5 things about AI you may have missed today: AI chatbots doing bureaucrats' work in test, Tim Cook on AI, and more
AI Roundup: AI chatbots beat civil servants in productivity test, AI can transform geopolitics and much more today.
AI chatbots are doing civil servants work in the UK to gauge how they fare in a productivity test; Apple plans to hire UK AI staff amid layoffs; Tim Cook discusses AI, apps, and iPhone gaming - this and more in our daily roundup. Let us take a look.
1. AI chatbots productivity test
AI chatbots are being used by the Department for Education in a trial to analyse lengthy reports typically handled by humans, aiming to increase Whitehall's productivity. While the PCS civil service union did not oppose AI use, they stress the need for clear guidelines to ensure benefits are shared among workers. These advanced chatbots, powered by AI, can swiftly process information, including images, revolutionising work practices across various sectors. The government acknowledges their "significant implications" for future official tasks, according to a BBC report.
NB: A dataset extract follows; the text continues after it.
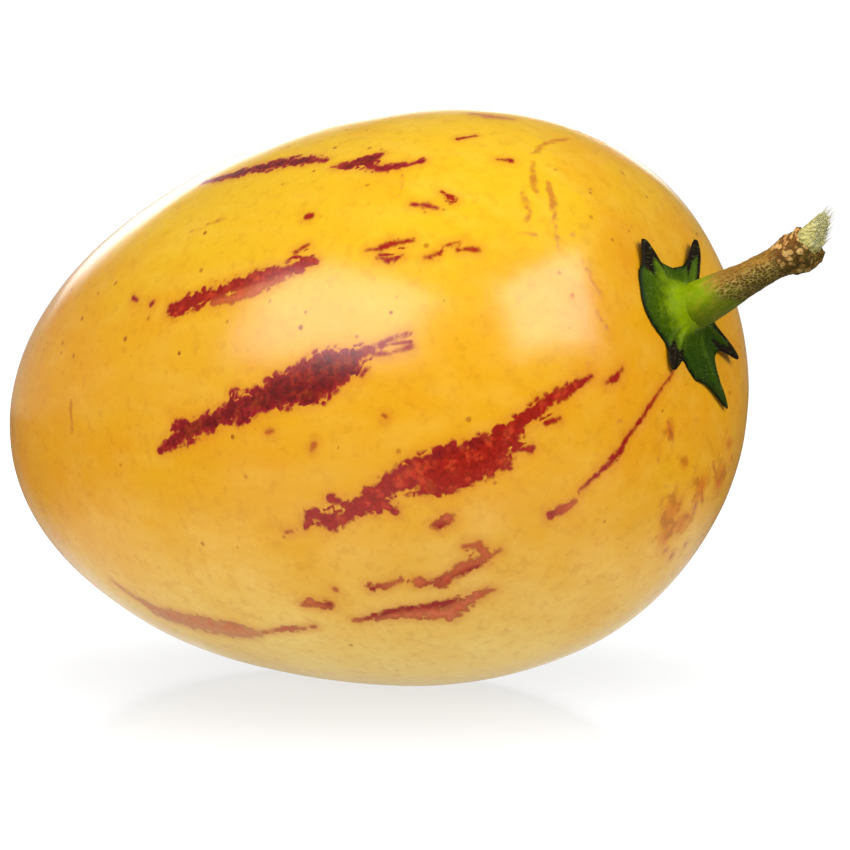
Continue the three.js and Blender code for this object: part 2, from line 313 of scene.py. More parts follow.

2. AI transforms geopolitics, says political scientist Ian Bremmer
Artificial Intelligence's impact on geopolitics and globalisation is significant, according to political scientist Ian Bremmer. He believes AI can drive a new era of globalisation, benefiting areas like education and medicine while enhancing efficiency in various sectors. However, Bremmer warns of potential negative disruptions, emphasising the need for governance involving not only governments but also technology companies to address these challenges, CNBC reported.
Apple plans to increase its workforce in the UK, focusing on artificial intelligence (AI) roles, in contrast to layoffs in the tech industry. CEO Tim Cook criticised the tech layoff trend, emphasising that hiring is a priority for Apple, according to a BBC news report. Other tech giants like Amazon and Microsoft have also invested heavily in AI. This move is seen as a vote of confidence in the UK's growing tech sector, with AI expected to drive job growth in the short term, though long-term skills needs remain uncertain.
4. Tim Cook discusses AI, apps, Vision Pro, and iPhone gaming at Apple
Apple CEO Tim Cook discussed the company's use of artificial intelligence (AI) during a visit to London. Cook highlighted the pervasive use of AI in Apple's products, from fall detection to predictive text. He emphasised that Apple focuses on the consumer benefits of AI applications rather than labelling them as "powered by AI." Cook also mentioned Apple's cautious approach to generative AI, acknowledging concerns about bias and hallucinations while prioritising being the best rather than the first in this technology, Forbes reported.
5. Chinese artists boycott social media over AI-generated images
Chinese artists are boycotting the social media platform Xiaohongshu due to concerns about its AI image generation tool, Trik AI. According to CNN, the controversy arose when an artist named Snow Fish accused the platform of using her work to train Trik AI without her permission. Similarities between her artwork and AI-generated images prompted the outcry. China recently introduced regulations for generative AI, and while Xiaohongshu and Trik AI have not publicly commented, they privately apologised to Snow Fish and removed the contested posts.